After crawling under barbed wire and through live electrical wires, scrambling through water-filled tunnels and being hoisted over 10 foot walls, the running seemed like the easy bit. The mud, which may well have been created by the biblical storm the previous day, was ankle deep most of the way and knee deep at worst. No room for a squeamish temperament, it was get stuck in or get out.

What I hadn’t anticipated was just how incredible it feels to push yourself in something that seems impossible.

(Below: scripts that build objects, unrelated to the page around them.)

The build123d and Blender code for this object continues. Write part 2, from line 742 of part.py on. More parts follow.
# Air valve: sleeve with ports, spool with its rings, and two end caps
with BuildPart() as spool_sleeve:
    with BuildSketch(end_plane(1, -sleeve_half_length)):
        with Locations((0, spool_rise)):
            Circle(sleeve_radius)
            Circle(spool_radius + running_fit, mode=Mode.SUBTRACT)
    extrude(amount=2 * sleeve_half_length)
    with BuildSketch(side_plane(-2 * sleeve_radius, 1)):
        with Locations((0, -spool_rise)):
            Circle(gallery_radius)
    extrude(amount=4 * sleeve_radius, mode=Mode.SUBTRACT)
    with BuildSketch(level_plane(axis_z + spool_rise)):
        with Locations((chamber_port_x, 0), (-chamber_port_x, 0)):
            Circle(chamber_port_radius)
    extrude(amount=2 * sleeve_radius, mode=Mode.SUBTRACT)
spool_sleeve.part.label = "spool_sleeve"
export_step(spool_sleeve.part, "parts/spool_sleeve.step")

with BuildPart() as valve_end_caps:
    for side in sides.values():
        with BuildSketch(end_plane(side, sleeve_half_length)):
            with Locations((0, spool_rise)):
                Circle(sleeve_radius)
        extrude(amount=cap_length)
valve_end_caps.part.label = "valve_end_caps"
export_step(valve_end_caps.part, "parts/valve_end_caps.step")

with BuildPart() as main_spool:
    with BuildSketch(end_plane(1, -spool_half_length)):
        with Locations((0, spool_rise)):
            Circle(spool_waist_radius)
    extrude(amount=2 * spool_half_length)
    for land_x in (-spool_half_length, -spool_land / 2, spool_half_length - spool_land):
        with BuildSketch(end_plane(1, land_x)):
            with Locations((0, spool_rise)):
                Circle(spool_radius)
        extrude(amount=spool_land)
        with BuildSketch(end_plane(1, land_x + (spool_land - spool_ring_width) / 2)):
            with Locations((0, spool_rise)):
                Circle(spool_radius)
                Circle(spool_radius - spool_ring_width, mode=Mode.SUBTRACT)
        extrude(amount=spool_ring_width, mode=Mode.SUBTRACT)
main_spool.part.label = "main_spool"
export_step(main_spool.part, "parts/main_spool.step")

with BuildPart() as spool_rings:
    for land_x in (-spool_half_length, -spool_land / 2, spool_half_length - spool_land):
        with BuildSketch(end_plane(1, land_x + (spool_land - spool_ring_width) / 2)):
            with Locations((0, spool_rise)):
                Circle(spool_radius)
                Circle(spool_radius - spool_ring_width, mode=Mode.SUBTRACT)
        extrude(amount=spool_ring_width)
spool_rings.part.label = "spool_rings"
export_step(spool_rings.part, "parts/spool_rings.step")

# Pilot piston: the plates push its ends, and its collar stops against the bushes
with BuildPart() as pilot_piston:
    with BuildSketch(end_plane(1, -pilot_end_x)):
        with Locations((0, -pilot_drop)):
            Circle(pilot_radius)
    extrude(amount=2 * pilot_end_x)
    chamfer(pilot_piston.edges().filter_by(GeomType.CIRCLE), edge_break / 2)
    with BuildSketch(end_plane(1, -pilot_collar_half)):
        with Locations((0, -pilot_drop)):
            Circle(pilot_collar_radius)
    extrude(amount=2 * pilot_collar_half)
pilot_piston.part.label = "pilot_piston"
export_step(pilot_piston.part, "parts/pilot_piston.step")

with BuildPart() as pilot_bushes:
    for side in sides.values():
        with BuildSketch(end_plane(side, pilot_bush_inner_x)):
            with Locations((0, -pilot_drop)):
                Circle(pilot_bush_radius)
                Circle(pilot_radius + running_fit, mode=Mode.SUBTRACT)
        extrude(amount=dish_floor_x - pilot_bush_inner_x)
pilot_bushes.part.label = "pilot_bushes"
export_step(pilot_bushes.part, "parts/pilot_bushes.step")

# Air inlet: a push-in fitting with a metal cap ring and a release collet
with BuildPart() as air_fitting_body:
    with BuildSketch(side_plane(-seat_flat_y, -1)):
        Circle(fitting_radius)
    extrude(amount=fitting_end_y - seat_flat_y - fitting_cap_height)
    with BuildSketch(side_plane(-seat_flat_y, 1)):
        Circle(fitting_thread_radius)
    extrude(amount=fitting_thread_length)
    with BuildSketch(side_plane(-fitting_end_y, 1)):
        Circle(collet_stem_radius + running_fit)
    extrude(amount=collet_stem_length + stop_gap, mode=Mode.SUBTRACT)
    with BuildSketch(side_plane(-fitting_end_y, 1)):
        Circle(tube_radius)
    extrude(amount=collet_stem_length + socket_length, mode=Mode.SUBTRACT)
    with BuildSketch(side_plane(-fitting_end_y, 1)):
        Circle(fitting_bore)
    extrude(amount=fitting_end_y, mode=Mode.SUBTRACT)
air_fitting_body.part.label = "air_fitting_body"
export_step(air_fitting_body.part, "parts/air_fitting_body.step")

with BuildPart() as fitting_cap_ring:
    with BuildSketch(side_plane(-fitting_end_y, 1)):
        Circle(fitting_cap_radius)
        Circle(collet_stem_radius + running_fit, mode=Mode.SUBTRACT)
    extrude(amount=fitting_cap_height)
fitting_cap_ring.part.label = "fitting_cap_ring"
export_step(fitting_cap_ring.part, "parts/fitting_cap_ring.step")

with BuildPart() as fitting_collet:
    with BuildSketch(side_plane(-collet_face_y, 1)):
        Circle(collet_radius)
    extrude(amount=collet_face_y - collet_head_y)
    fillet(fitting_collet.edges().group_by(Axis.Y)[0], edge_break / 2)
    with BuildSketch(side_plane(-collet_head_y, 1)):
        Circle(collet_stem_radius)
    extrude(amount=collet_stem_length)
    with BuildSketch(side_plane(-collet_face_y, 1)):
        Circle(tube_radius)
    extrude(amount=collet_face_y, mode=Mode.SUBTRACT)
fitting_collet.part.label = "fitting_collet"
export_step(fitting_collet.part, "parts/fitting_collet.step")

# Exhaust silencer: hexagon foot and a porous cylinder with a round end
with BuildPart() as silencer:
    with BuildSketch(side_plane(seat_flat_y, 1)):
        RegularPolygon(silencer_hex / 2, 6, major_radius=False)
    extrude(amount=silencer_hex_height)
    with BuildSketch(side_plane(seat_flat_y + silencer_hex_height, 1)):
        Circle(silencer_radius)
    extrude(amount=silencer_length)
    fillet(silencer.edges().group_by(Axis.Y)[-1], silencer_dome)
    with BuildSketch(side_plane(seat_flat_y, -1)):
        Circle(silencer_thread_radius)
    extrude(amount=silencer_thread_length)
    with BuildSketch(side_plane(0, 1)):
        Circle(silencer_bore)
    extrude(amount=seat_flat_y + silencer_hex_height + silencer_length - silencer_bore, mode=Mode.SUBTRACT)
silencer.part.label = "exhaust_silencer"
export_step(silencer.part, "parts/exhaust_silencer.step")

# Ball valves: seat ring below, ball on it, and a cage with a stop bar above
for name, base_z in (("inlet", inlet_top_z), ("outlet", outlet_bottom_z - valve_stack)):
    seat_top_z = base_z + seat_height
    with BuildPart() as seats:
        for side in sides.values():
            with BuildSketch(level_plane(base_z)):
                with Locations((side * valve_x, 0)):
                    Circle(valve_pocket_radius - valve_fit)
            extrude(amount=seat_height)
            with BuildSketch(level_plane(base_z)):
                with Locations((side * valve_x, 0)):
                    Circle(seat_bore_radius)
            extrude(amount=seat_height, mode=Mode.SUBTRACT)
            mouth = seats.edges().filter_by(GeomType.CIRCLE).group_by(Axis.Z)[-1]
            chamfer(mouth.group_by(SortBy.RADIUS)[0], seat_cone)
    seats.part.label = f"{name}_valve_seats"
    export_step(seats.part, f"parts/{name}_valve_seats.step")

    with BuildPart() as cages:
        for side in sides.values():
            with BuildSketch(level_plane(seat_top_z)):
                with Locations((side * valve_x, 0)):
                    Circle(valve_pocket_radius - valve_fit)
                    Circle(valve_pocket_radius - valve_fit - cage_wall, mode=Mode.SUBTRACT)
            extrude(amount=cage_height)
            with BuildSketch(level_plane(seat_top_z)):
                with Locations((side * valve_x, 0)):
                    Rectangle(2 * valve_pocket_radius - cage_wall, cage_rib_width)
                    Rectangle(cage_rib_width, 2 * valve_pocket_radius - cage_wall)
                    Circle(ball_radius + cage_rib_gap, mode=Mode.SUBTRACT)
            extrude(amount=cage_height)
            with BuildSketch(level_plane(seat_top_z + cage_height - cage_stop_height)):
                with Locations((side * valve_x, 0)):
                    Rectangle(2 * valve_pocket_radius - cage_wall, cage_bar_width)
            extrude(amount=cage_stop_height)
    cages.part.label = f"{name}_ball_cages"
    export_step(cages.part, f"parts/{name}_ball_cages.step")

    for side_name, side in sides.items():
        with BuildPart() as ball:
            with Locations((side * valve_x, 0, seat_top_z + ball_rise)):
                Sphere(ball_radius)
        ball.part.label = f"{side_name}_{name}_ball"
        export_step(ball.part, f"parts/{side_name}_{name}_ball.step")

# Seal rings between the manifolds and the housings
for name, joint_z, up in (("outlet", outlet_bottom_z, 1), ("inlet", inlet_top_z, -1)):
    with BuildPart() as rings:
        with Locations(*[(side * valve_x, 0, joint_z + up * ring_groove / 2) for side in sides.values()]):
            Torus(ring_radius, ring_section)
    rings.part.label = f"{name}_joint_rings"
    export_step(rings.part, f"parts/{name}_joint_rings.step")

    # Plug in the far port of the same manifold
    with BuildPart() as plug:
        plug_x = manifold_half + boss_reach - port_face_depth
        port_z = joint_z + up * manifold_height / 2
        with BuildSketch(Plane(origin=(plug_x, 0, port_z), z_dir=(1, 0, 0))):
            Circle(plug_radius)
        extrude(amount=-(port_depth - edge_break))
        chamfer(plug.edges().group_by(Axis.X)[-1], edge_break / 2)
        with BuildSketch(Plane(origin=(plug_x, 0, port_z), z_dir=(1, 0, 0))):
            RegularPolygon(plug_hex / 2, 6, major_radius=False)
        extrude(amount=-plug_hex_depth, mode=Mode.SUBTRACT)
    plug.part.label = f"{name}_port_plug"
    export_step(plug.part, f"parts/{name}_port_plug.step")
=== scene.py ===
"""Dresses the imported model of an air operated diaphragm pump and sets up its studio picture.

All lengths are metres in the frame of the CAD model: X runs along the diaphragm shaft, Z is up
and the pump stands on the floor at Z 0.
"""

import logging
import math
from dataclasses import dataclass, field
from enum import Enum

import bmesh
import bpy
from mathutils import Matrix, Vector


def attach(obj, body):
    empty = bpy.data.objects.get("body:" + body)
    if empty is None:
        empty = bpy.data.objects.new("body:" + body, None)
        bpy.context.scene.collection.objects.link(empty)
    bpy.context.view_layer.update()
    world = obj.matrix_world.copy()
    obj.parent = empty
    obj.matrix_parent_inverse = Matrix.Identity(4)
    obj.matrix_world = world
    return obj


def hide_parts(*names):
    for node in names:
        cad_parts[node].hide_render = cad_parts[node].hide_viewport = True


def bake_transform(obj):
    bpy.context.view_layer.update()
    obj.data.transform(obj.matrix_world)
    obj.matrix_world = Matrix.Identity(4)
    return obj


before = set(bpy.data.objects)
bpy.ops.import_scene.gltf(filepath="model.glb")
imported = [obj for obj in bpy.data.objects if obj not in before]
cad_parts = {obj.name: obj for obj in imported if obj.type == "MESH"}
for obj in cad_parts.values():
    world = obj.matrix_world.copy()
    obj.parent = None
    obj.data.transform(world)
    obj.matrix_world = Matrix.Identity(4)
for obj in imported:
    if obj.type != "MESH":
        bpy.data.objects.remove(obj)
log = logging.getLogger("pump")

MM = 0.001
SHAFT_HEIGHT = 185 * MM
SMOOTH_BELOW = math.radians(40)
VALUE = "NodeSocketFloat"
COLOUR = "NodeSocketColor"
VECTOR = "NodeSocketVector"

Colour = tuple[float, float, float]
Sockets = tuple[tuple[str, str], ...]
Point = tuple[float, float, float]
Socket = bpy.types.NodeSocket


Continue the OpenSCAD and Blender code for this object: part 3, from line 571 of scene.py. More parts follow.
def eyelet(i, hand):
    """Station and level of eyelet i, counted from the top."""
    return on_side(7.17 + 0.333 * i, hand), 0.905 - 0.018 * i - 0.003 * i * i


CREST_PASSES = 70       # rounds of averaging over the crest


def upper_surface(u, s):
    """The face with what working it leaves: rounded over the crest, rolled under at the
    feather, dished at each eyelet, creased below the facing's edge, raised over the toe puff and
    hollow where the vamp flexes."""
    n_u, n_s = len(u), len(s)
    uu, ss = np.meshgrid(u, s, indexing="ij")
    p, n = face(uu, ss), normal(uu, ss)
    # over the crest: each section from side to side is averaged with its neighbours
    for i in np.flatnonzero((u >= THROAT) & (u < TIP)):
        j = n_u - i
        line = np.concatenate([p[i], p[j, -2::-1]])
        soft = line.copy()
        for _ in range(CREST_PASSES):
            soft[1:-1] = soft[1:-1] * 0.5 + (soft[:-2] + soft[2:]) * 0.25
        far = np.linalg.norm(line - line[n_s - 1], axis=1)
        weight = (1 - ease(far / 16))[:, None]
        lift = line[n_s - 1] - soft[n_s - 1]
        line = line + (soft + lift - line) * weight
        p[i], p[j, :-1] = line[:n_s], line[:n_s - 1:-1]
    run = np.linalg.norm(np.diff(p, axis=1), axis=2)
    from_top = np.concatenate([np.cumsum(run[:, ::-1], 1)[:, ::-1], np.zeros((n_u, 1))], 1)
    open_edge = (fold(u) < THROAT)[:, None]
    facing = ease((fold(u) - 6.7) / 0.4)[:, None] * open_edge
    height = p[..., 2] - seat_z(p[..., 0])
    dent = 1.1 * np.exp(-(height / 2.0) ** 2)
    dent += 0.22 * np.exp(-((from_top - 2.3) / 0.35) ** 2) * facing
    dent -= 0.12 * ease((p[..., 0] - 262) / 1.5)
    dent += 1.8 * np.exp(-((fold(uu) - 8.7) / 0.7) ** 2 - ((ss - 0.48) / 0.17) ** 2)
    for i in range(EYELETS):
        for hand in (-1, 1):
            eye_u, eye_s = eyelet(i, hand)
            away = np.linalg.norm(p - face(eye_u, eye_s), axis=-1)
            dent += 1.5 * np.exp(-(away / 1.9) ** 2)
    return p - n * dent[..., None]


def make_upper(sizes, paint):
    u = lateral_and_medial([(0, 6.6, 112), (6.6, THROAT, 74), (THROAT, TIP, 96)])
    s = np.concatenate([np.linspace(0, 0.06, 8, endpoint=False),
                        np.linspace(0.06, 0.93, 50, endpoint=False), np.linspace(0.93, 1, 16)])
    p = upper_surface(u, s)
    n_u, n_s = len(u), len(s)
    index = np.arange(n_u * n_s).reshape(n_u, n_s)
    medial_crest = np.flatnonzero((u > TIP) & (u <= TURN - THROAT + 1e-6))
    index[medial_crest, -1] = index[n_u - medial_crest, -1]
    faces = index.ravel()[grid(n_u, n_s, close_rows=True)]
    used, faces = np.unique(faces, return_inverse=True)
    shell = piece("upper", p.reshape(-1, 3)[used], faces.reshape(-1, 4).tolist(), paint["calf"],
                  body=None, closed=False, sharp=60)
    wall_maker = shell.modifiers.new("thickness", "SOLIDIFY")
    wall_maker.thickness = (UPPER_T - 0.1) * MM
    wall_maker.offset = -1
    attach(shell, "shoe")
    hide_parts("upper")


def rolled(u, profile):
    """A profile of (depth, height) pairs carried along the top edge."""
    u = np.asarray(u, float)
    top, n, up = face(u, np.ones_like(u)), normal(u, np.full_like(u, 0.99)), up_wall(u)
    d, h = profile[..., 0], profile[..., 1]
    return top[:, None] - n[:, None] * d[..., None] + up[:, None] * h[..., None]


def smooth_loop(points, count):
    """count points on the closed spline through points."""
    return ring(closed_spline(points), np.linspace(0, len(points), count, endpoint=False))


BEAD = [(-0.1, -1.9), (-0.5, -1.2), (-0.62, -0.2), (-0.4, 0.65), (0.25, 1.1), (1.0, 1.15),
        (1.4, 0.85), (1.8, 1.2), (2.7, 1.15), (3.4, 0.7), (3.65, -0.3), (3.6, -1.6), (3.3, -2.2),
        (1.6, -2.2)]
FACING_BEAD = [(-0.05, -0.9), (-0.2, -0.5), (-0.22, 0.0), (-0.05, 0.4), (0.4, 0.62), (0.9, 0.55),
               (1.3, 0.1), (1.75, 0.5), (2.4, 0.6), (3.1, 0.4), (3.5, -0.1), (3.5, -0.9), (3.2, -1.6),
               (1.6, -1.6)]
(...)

The race is actually not a race but an altruistic act of teamwork. Complete strangers were helping each other and encouraging when it got difficult, and difficult it got. I was forced to face my demons after arriving at the obstacle that involved launching yourself off a 8m platform into a cold muddy pit; which rather unsurprisingly, I found somewhat of a challenge. The feeling of overcoming your fear is worth the entrance fee alone.

As if to add insult to injury, the final 20m dash to the finish line was through hanging live electric wires and I can now report that electrocution is at the bottom of my list of fun things to do on a Saturday morning. Despite all this, we all did it.

Every finisher was handed a pint as a badge of honour and I spent the rest of the weekend basking in my new found bravery and marvelling at what incredible people I had met along the way.